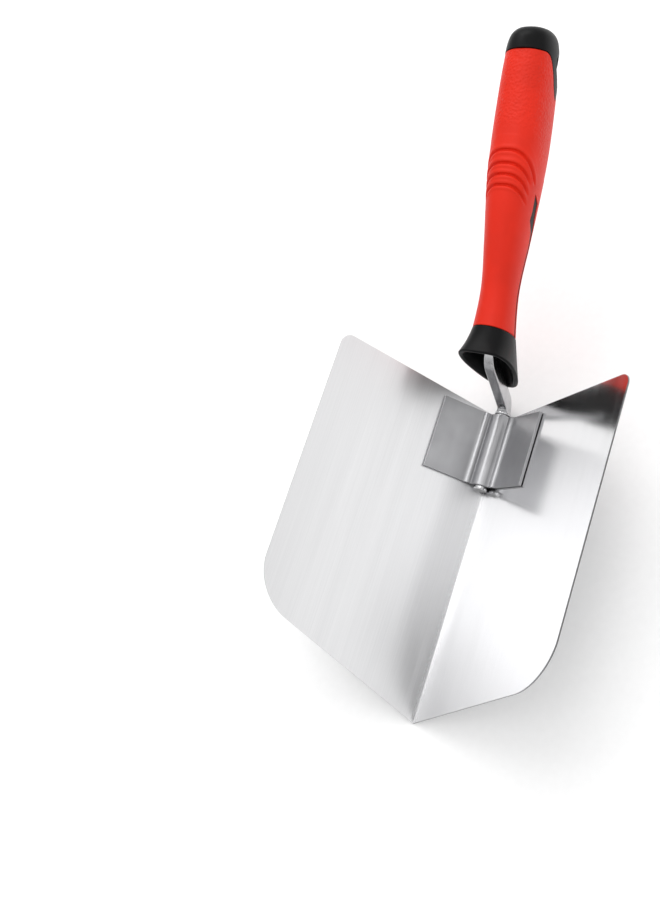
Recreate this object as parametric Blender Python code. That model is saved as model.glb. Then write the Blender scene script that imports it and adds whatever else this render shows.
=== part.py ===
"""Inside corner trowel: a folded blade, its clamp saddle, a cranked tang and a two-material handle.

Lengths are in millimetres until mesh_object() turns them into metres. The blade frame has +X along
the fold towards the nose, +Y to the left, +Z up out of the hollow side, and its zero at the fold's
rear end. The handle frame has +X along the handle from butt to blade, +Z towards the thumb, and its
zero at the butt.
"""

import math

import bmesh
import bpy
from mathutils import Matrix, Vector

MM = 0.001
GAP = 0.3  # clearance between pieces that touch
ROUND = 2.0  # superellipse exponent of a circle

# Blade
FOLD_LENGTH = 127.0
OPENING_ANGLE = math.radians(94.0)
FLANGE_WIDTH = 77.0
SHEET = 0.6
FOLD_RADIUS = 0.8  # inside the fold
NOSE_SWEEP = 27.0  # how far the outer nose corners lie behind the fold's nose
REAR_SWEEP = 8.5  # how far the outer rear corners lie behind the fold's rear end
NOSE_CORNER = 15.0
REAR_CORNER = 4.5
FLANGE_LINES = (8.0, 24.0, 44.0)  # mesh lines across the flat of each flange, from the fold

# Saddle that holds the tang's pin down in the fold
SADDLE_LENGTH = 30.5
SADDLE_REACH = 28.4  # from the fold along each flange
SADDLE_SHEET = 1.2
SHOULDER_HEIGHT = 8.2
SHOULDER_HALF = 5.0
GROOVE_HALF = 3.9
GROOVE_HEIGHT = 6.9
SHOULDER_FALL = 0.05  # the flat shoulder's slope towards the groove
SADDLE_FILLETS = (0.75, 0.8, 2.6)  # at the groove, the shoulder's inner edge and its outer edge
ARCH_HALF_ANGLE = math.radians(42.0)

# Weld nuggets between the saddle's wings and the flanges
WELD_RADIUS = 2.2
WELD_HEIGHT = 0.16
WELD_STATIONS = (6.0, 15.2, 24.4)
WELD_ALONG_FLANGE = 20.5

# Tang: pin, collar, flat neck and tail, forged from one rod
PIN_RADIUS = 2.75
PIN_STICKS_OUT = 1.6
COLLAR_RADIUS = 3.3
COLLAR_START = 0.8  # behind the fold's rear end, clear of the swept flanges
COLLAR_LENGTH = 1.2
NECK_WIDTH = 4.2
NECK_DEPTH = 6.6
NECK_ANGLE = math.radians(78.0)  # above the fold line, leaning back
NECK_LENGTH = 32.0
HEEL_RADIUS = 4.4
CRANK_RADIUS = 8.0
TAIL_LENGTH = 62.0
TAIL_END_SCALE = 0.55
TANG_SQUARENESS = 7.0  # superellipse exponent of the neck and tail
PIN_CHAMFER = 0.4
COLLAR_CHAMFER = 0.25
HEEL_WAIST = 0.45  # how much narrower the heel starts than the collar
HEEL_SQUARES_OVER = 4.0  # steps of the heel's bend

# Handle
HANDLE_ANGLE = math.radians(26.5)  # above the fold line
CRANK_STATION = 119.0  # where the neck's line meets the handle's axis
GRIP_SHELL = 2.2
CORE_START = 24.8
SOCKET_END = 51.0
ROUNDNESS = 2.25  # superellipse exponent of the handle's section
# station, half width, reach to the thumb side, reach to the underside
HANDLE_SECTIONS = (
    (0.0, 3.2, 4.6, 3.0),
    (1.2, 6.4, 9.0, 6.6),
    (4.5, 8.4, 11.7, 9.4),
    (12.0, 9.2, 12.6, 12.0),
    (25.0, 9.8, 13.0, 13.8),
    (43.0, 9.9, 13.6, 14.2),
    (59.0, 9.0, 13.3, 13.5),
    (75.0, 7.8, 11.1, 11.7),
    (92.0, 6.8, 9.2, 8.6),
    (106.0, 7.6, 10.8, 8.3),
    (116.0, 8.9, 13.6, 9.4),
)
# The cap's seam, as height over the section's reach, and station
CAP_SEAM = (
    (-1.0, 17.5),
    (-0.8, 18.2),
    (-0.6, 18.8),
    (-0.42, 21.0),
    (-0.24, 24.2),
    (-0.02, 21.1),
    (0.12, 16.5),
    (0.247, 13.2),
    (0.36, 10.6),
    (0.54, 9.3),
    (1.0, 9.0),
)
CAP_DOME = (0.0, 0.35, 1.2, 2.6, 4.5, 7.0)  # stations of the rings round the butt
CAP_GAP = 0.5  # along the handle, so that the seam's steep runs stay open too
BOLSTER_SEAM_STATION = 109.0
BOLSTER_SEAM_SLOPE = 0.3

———

Exercise objective:
Return each line of the data exactly as written above.

Full output:
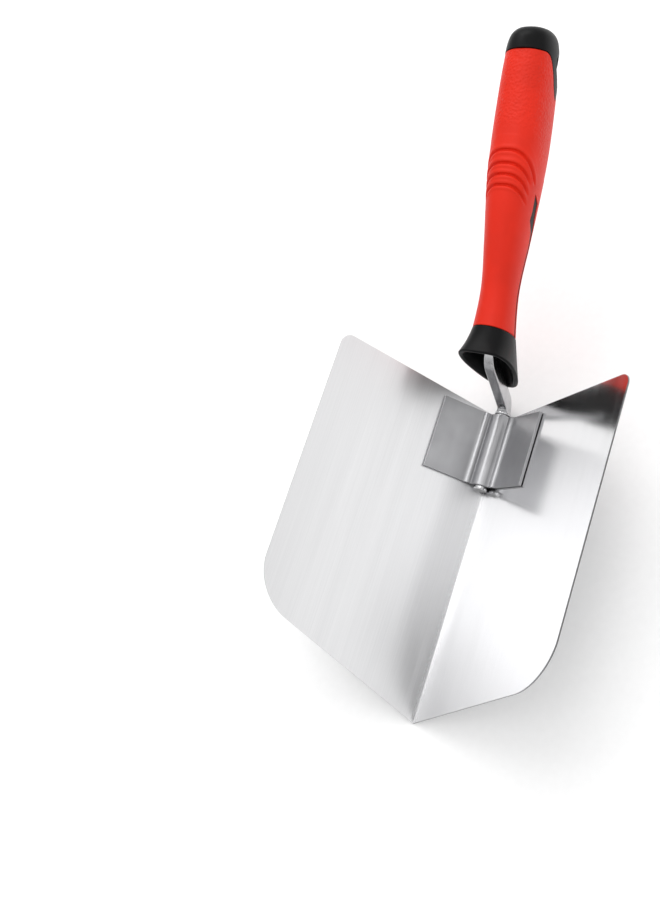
Recreate this object as parametric Blender Python code. That model is saved as model.glb. Then write the Blender scene script that imports it and adds whatever else this render shows.
=== part.py ===
"""Inside corner trowel: a folded blade, its clamp saddle, a cranked tang and a two-material handle.

Lengths are in millimetres until mesh_object() turns them into metres. The blade frame has +X along
the fold towards the nose, +Y to the left, +Z up out of the hollow side, and its zero at the fold's
rear end. The handle frame has +X along the handle from butt to blade, +Z towards the thumb, and its
zero at the butt.
"""

import math

import bmesh
import bpy
from mathutils import Matrix, Vector

MM = 0.001
GAP = 0.3  # clearance between pieces that touch
ROUND = 2.0  # superellipse exponent of a circle

# Blade
FOLD_LENGTH = 127.0
OPENING_ANGLE = math.radians(94.0)
FLANGE_WIDTH = 77.0
SHEET = 0.6
FOLD_RADIUS = 0.8  # inside the fold
NOSE_SWEEP = 27.0  # how far the outer nose corners lie behind the fold's nose
REAR_SWEEP = 8.5  # how far the outer rear corners lie behind the fold's rear end
NOSE_CORNER = 15.0
REAR_CORNER = 4.5
FLANGE_LINES = (8.0, 24.0, 44.0)  # mesh lines across the flat of each flange, from the fold

# Saddle that holds the tang's pin down in the fold
SADDLE_LENGTH = 30.5
SADDLE_REACH = 28.4  # from the fold along each flange
SADDLE_SHEET = 1.2
SHOULDER_HEIGHT = 8.2
SHOULDER_HALF = 5.0
GROOVE_HALF = 3.9
GROOVE_HEIGHT = 6.9
SHOULDER_FALL = 0.05  # the flat shoulder's slope towards the groove
SADDLE_FILLETS = (0.75, 0.8, 2.6)  # at the groove, the shoulder's inner edge and its outer edge
ARCH_HALF_ANGLE = math.radians(42.0)

# Weld nuggets between the saddle's wings and the flanges
WELD_RADIUS = 2.2
WELD_HEIGHT = 0.16
WELD_STATIONS = (6.0, 15.2, 24.4)
WELD_ALONG_FLANGE = 20.5

# Tang: pin, collar, flat neck and tail, forged from one rod
PIN_RADIUS = 2.75
PIN_STICKS_OUT = 1.6
COLLAR_RADIUS = 3.3
COLLAR_START = 0.8  # behind the fold's rear end, clear of the swept flanges
COLLAR_LENGTH = 1.2
NECK_WIDTH = 4.2
NECK_DEPTH = 6.6
NECK_ANGLE = math.radians(78.0)  # above the fold line, leaning back
NECK_LENGTH = 32.0
HEEL_RADIUS = 4.4
CRANK_RADIUS = 8.0
TAIL_LENGTH = 62.0
TAIL_END_SCALE = 0.55
TANG_SQUARENESS = 7.0  # superellipse exponent of the neck and tail
PIN_CHAMFER = 0.4
COLLAR_CHAMFER = 0.25
HEEL_WAIST = 0.45  # how much narrower the heel starts than the collar
HEEL_SQUARES_OVER = 4.0  # steps of the heel's bend

# Handle
HANDLE_ANGLE = math.radians(26.5)  # above the fold line
CRANK_STATION = 119.0  # where the neck's line meets the handle's axis
GRIP_SHELL = 2.2
CORE_START = 24.8
SOCKET_END = 51.0
ROUNDNESS = 2.25  # superellipse exponent of the handle's section
# station, half width, reach to the thumb side, reach to the underside
HANDLE_SECTIONS = (
    (0.0, 3.2, 4.6, 3.0),
    (1.2, 6.4, 9.0, 6.6),
    (4.5, 8.4, 11.7, 9.4),
    (12.0, 9.2, 12.6, 12.0),
    (25.0, 9.8, 13.0, 13.8),
    (43.0, 9.9, 13.6, 14.2),
    (59.0, 9.0, 13.3, 13.5),
    (75.0, 7.8, 11.1, 11.7),
    (92.0, 6.8, 9.2, 8.6),
    (106.0, 7.6, 10.8, 8.3),
    (116.0, 8.9, 13.6, 9.4),
)
# The cap's seam, as height over the section's reach, and station
CAP_SEAM = (
    (-1.0, 17.5),
    (-0.8, 18.2),
    (-0.6, 18.8),
    (-0.42, 21.0),
    (-0.24, 24.2),
    (-0.02, 21.1),
    (0.12, 16.5),
    (0.247, 13.2),
    (0.36, 10.6),
    (0.54, 9.3),
    (1.0, 9.0),
)
CAP_DOME = (0.0, 0.35, 1.2, 2.6, 4.5, 7.0)  # stations of the rings round the butt
CAP_GAP = 0.5  # along the handle, so that the seam's steep runs stay open too
BOLSTER_SEAM_STATION = 109.0
BOLSTER_SEAM_SLOPE = 0.3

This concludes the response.